The office of the early Jewish judges was not only the judicial one which we mean by the word, but was much wider, and some trace of that wider idea runs through almost all the Old Testament references to the divine judgment. It comes to mean, not merely a decision adverse or favourable, as the case may be, as to the moral character of its subjects, but it also substantially means pleading their cause, defending their right, intervening for them, and so in many a psalm you will find such petitions as this, Judge me, O Lord; for I am poor and needy.
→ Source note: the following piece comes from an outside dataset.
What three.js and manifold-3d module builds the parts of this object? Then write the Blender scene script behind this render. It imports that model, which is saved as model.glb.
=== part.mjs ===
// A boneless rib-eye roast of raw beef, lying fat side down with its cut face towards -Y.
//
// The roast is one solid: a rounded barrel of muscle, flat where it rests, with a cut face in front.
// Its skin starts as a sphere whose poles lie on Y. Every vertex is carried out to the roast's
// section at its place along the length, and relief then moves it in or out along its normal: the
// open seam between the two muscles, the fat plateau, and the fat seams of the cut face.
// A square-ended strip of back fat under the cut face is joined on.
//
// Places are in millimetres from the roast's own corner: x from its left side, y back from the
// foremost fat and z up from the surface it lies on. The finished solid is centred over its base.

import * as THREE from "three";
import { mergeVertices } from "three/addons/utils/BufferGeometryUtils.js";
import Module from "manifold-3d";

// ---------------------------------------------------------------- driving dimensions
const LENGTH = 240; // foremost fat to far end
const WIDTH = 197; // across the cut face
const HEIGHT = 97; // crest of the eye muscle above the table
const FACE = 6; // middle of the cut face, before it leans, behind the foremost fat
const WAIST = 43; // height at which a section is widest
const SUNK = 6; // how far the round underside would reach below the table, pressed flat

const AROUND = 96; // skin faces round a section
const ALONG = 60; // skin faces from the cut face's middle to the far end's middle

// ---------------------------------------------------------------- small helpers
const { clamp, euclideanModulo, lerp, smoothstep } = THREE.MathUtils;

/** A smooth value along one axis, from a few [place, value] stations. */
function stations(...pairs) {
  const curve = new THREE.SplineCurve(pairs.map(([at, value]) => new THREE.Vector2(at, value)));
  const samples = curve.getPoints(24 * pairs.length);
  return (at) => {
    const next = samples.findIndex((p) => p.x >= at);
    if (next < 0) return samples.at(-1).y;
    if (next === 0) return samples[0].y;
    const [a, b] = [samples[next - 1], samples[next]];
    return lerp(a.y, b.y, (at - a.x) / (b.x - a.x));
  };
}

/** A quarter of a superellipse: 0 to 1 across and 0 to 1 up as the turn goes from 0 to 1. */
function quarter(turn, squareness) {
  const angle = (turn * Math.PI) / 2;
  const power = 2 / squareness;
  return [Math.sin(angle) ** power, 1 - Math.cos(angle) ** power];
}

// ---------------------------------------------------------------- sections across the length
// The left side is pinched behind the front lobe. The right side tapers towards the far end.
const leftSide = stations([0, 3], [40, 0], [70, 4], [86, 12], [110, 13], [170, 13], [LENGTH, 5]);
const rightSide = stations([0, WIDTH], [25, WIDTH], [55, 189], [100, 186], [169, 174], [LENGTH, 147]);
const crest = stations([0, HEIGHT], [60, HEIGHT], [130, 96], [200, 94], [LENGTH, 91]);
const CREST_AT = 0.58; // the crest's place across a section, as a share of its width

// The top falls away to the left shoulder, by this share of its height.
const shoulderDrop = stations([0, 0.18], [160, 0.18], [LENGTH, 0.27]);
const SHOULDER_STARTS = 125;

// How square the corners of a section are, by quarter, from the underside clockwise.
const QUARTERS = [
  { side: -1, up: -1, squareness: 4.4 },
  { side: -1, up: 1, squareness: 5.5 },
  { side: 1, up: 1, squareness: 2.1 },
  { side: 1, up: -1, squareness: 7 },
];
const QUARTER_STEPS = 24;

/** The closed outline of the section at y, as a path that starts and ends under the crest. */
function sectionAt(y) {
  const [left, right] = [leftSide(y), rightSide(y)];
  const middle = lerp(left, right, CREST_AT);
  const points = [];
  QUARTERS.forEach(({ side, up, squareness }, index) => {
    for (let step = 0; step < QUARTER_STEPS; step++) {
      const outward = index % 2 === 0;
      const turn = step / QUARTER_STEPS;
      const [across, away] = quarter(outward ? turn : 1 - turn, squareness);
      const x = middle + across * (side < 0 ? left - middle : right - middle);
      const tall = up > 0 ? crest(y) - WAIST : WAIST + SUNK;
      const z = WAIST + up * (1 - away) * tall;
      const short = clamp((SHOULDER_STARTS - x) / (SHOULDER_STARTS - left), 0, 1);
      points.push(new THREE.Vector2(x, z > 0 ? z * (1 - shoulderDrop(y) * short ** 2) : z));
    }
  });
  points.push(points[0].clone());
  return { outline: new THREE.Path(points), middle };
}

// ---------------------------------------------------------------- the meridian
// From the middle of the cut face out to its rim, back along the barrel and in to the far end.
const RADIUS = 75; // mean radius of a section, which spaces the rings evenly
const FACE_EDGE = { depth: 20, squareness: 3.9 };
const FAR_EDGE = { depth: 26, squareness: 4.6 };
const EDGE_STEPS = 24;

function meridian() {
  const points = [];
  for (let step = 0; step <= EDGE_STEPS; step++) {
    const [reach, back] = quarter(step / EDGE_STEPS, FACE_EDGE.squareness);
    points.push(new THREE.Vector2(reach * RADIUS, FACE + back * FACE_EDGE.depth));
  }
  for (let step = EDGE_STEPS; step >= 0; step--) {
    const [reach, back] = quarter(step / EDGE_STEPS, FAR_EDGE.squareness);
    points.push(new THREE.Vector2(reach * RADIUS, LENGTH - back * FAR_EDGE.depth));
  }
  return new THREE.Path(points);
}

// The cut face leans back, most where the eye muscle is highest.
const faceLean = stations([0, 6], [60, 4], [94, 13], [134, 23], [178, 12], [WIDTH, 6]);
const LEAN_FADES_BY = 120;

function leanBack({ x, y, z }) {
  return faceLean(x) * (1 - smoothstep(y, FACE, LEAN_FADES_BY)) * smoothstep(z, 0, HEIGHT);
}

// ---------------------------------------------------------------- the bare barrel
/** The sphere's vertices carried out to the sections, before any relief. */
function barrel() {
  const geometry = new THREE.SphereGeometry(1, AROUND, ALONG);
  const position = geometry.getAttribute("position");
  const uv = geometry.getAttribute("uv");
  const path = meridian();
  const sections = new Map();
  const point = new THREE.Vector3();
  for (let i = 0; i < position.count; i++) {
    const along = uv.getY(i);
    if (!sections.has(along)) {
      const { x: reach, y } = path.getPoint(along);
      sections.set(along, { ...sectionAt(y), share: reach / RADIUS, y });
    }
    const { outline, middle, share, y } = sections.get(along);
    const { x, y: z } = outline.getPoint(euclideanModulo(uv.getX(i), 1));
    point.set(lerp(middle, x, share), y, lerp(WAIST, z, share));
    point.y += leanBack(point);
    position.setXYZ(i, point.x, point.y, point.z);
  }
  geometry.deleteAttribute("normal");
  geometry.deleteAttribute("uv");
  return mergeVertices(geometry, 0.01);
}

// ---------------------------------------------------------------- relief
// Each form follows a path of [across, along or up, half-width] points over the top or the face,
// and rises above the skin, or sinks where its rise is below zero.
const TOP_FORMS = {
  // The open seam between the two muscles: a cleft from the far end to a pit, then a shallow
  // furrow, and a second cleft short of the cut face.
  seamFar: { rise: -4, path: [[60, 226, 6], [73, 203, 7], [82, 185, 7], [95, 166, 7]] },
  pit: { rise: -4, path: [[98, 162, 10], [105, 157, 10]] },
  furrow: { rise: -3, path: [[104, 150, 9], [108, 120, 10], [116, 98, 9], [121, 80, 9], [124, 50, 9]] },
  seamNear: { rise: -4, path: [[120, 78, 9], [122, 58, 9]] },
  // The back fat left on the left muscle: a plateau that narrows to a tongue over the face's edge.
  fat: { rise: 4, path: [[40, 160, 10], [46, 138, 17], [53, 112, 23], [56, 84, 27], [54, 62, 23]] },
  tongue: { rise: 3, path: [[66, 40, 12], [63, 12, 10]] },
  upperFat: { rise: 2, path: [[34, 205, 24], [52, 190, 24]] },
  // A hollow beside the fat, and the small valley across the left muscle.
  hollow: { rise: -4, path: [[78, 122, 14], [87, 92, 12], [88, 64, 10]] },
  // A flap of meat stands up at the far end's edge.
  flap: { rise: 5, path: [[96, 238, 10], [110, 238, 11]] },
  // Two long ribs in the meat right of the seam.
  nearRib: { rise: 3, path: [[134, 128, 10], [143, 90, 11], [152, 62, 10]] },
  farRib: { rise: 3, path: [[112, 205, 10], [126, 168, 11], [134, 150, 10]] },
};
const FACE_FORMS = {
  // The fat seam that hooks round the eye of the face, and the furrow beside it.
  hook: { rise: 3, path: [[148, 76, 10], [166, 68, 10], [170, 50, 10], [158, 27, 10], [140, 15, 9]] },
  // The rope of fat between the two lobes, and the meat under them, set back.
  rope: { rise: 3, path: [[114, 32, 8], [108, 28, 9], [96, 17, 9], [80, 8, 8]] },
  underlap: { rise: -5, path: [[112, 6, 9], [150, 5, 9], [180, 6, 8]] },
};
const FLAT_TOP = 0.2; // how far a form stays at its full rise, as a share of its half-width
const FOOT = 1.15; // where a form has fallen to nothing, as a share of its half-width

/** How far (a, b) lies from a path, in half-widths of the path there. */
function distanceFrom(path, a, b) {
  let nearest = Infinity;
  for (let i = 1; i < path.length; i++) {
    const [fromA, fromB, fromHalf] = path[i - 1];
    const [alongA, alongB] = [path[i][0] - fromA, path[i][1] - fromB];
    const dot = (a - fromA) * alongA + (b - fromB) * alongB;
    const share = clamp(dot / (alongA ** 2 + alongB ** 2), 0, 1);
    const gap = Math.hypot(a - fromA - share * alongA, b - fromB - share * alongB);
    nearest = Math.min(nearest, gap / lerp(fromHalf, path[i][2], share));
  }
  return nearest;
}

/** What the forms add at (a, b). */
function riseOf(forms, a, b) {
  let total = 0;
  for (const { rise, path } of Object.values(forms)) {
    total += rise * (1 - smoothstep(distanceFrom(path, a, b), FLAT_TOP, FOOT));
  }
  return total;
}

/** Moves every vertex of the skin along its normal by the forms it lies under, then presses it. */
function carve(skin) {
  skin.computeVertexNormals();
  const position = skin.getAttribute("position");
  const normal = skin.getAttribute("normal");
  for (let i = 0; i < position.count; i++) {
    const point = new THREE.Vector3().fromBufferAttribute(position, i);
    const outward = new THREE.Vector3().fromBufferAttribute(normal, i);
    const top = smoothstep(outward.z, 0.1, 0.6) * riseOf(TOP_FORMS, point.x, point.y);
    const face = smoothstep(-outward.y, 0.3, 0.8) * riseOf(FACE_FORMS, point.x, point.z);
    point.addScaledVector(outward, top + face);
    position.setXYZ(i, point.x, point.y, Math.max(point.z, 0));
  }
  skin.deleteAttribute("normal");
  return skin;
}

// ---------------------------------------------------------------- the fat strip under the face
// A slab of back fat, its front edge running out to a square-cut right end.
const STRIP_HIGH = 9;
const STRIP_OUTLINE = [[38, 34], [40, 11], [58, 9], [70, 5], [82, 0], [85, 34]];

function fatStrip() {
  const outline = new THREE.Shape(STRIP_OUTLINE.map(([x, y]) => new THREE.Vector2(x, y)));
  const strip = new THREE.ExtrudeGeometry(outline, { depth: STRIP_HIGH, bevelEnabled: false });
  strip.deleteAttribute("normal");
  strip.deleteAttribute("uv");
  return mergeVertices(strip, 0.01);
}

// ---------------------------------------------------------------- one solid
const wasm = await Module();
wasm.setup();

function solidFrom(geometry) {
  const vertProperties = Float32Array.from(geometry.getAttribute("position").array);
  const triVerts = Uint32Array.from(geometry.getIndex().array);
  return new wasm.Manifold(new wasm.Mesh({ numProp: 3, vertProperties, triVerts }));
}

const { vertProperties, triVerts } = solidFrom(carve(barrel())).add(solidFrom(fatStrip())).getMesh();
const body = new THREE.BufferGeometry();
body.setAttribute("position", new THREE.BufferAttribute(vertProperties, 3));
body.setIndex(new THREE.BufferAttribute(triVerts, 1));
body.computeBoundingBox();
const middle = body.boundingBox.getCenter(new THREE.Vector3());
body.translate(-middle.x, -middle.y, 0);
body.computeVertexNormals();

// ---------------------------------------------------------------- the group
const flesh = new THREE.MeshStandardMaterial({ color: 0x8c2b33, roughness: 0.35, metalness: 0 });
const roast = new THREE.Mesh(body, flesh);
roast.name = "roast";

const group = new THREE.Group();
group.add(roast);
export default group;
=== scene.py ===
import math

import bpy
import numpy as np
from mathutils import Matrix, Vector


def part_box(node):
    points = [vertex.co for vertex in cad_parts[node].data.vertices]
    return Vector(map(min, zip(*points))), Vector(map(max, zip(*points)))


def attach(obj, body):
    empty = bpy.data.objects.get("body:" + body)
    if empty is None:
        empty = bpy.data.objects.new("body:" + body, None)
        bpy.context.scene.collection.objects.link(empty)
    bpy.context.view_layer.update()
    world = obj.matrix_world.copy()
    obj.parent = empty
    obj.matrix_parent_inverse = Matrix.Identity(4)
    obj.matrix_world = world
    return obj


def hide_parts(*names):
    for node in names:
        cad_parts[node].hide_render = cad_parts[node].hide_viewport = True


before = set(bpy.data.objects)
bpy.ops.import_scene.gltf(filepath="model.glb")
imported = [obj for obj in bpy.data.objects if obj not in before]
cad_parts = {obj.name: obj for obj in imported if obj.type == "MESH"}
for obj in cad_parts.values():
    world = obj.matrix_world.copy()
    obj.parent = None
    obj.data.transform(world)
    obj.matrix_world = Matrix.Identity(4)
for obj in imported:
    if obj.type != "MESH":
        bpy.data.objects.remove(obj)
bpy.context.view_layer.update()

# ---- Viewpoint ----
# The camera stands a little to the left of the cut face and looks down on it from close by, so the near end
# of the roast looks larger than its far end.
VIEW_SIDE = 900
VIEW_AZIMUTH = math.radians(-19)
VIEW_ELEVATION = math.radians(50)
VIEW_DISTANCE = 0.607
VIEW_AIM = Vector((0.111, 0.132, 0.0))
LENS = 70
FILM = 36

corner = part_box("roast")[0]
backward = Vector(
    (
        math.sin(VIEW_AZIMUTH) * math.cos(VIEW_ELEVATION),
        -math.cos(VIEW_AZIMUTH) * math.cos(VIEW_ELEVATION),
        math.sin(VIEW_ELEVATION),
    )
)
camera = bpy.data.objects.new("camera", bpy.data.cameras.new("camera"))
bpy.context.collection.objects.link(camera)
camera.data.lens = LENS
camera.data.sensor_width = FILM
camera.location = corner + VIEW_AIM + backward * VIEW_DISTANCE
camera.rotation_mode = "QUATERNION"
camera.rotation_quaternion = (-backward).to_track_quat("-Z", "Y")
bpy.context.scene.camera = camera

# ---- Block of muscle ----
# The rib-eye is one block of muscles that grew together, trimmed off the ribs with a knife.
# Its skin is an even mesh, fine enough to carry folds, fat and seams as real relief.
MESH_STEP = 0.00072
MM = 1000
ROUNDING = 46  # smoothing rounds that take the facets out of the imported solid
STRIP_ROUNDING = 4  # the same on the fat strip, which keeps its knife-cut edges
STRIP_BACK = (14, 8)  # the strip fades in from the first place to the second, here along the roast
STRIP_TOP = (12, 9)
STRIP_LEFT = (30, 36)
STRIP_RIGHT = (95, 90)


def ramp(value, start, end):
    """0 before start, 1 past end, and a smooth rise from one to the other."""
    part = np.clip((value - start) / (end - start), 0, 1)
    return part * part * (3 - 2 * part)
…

Plead my cause against them which rise up against me.' And the same conception of the Judge's office appears in one of our Lord's parables, familiar to us all, in which we are told that the Lord will judge His own elect, though He bear long with them.'
Thus, another of the blessed thoughts that come out of this conception of our approach to the Judge of all' is that we may confidently commit our cause to Him, and leave our vindication in His hands. So, abstinence from self-assertion, from self-vindication, from vengeance or recompense, patience, courage, consolation, strength, all these virtues will be ours if we understand to whom we come by our faith, and can behold, on the throne of the universe, One who will plead our cause, and undertake for us whensoever we are burdened and oppressed.